While the remaining five histories are not observable, the wise and thoughtful person could easily make a guess as to their attributes. It requires some thoughtfulness and personal courage. In addition, in time, if the roulette-betting fool keeps playing the game, the bad histories will tend to catch up with him . Thus, if a twenty-five-year-old played Russian roulette, say, once a year, there would be a very slim possibility of his surviving until his fiftieth birthday— but, if there are enough players, say thousands of twenty-five-year-old players, we can expect to see a handful of (extremely rich) survivors (and a very large cemetery)”

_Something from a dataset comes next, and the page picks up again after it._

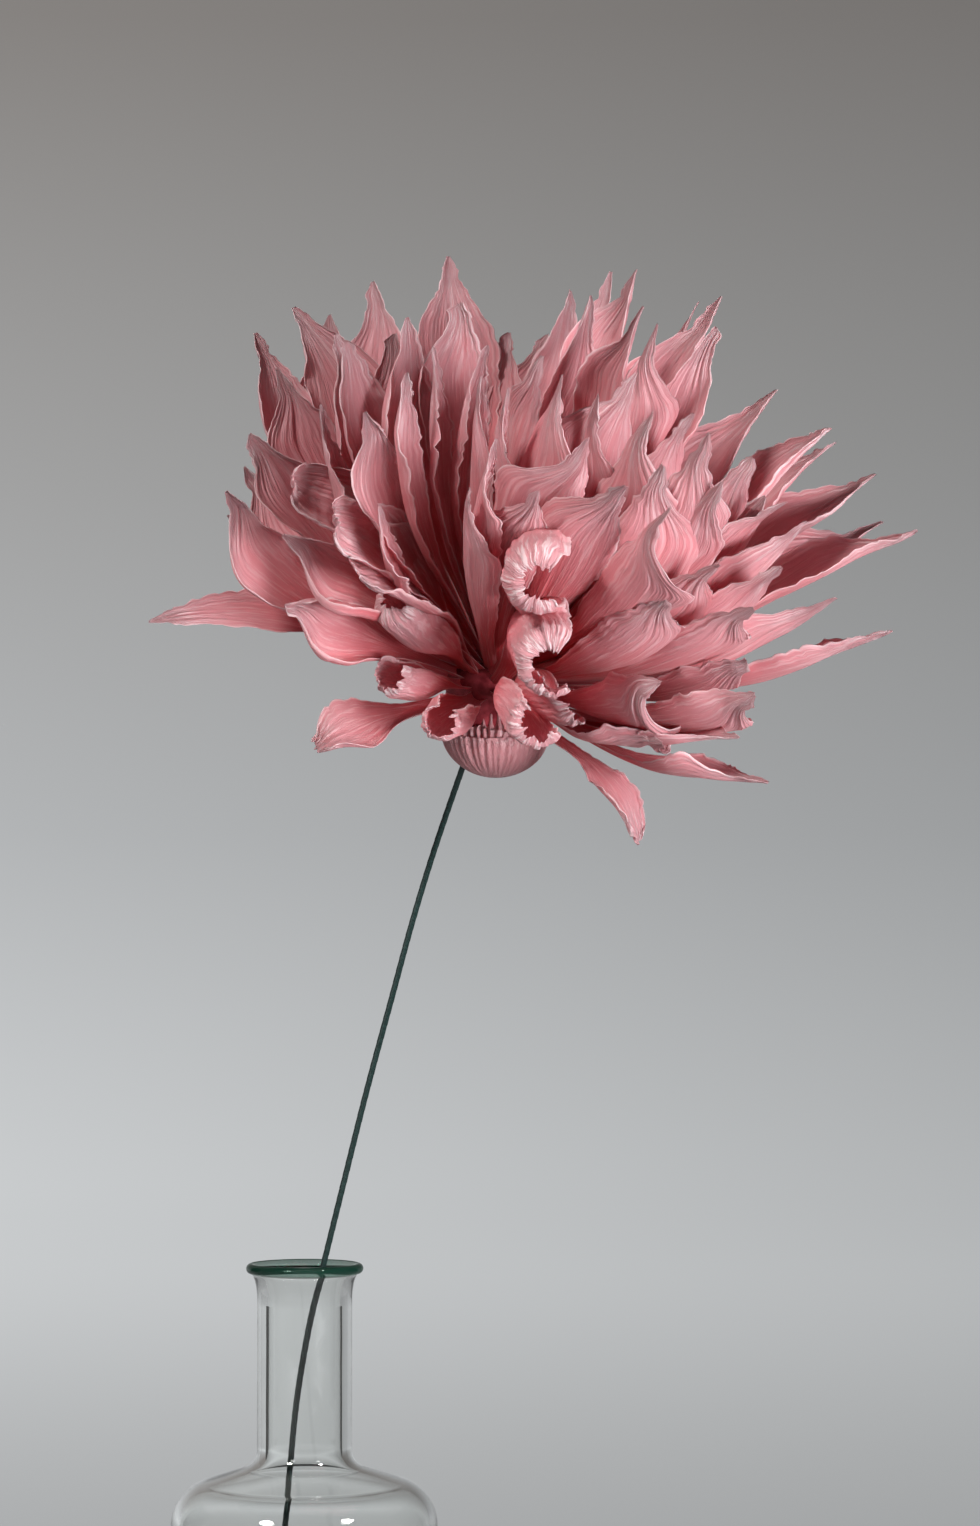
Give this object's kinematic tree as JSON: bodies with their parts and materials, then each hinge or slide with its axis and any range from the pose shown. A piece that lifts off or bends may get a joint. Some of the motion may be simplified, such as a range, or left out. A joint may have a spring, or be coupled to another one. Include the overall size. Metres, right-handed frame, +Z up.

I see speculation in the markets in the same light. There are many people who make dodgy decisions and will justify that the quality of their decision making from the outcome: they were right because they made money. Eventually though, the fact that they are rolling dice with bad odds will catch up to them. A smart investor studies the possible scenarios that are could play out with the companies he is investing with, and knows which hands to fold or avoid altogether because the odds are simply stacked against him.
Note: This is not a recommendation for or against Interglobe Aviation, I merely used it as an example.